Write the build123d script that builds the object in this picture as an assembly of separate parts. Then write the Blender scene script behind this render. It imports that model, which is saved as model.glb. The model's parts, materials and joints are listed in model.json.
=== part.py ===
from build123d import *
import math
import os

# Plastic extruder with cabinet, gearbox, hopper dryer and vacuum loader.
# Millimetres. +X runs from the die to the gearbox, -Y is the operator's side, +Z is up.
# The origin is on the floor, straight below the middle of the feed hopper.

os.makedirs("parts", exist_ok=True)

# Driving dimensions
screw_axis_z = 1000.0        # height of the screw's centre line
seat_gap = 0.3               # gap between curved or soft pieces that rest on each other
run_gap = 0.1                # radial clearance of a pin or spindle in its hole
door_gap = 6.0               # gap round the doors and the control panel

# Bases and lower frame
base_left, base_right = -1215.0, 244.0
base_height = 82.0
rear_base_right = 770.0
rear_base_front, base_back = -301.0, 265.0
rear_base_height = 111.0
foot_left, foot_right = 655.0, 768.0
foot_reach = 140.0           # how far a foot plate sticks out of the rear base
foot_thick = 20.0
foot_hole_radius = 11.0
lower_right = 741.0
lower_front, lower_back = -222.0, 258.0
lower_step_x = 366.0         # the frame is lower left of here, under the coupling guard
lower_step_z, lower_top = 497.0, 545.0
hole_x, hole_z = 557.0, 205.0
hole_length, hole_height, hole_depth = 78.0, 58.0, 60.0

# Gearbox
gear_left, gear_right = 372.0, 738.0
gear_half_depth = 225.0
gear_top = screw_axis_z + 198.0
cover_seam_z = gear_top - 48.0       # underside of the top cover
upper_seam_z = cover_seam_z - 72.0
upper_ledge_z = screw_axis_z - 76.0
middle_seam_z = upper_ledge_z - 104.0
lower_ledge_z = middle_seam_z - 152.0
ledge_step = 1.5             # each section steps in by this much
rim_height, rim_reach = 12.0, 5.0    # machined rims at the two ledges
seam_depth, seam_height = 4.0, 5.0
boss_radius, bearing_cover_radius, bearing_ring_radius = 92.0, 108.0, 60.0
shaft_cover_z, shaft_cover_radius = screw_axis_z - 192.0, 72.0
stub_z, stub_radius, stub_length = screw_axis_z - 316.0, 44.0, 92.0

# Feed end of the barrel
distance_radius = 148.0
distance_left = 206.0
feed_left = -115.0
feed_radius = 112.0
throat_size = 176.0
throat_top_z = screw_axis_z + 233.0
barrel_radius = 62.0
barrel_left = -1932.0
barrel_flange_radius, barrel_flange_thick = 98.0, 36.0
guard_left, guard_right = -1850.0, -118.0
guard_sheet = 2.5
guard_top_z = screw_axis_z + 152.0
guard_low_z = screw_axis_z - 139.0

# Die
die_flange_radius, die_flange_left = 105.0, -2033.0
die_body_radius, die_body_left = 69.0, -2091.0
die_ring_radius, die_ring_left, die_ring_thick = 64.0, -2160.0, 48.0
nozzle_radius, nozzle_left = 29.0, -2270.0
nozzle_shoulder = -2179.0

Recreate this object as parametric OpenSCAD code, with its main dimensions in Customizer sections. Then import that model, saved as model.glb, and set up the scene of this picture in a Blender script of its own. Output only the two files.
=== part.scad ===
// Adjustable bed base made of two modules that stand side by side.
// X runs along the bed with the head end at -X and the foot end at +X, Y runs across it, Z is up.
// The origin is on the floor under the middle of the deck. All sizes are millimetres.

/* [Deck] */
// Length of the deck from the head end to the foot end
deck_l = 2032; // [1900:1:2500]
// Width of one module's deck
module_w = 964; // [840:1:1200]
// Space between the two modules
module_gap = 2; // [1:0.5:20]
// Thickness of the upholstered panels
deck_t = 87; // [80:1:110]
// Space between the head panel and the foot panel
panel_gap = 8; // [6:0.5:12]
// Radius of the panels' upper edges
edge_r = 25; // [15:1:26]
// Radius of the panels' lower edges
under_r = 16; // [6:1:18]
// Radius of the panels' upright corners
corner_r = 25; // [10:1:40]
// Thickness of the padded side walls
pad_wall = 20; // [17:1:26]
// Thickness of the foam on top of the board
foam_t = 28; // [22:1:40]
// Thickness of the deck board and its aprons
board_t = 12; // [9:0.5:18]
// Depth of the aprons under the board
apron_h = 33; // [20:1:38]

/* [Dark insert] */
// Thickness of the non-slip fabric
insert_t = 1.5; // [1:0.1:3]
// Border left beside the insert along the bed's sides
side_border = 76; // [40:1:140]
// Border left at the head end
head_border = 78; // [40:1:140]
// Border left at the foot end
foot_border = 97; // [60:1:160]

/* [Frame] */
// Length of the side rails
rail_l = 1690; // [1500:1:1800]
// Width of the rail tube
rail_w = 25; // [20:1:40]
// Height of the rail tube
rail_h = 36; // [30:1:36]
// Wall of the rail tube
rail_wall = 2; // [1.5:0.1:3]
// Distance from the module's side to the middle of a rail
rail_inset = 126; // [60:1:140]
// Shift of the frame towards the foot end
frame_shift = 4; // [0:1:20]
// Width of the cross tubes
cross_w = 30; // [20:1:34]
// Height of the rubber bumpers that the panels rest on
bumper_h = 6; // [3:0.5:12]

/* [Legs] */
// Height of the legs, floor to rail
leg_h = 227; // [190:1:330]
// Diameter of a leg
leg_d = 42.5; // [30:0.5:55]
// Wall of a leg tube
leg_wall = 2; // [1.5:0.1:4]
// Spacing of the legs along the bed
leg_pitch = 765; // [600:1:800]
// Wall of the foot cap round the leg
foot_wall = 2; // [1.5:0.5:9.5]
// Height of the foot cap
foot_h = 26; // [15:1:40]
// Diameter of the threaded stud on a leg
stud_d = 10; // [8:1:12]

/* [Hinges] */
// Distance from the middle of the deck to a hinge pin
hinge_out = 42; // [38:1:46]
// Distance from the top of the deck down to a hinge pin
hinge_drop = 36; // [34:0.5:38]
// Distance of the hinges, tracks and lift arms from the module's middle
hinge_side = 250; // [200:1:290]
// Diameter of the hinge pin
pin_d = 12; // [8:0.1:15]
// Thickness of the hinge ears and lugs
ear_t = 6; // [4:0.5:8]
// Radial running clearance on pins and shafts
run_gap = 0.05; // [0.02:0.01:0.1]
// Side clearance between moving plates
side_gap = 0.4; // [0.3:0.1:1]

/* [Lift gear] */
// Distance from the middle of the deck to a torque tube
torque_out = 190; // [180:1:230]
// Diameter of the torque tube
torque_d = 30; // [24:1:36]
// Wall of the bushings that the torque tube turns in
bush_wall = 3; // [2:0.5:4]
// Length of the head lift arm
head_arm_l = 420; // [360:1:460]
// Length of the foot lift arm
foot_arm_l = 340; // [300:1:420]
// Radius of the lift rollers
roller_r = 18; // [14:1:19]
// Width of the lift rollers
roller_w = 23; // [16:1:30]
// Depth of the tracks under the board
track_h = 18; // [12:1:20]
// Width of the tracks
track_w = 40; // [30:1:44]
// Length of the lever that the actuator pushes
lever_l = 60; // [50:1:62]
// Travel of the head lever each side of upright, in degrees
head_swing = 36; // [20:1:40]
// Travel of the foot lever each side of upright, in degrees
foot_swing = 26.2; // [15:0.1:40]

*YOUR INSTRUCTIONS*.
Nothing outside the span should appear: copy exactly from the line with "Recreate this object" through the line with "sizes are millimetres.".

*RESPONSE*.
Recreate this object as parametric OpenSCAD code, with its main dimensions in Customizer sections. Then import that model, saved as model.glb, and set up the scene of this picture in a Blender script of its own. Output only the two files.
=== part.scad ===
// Adjustable bed base made of two modules that stand side by side.
// X runs along the bed with the head end at -X and the foot end at +X, Y runs across it, Z is up.
// The origin is on the floor under the middle of the deck. All sizes are millimetres.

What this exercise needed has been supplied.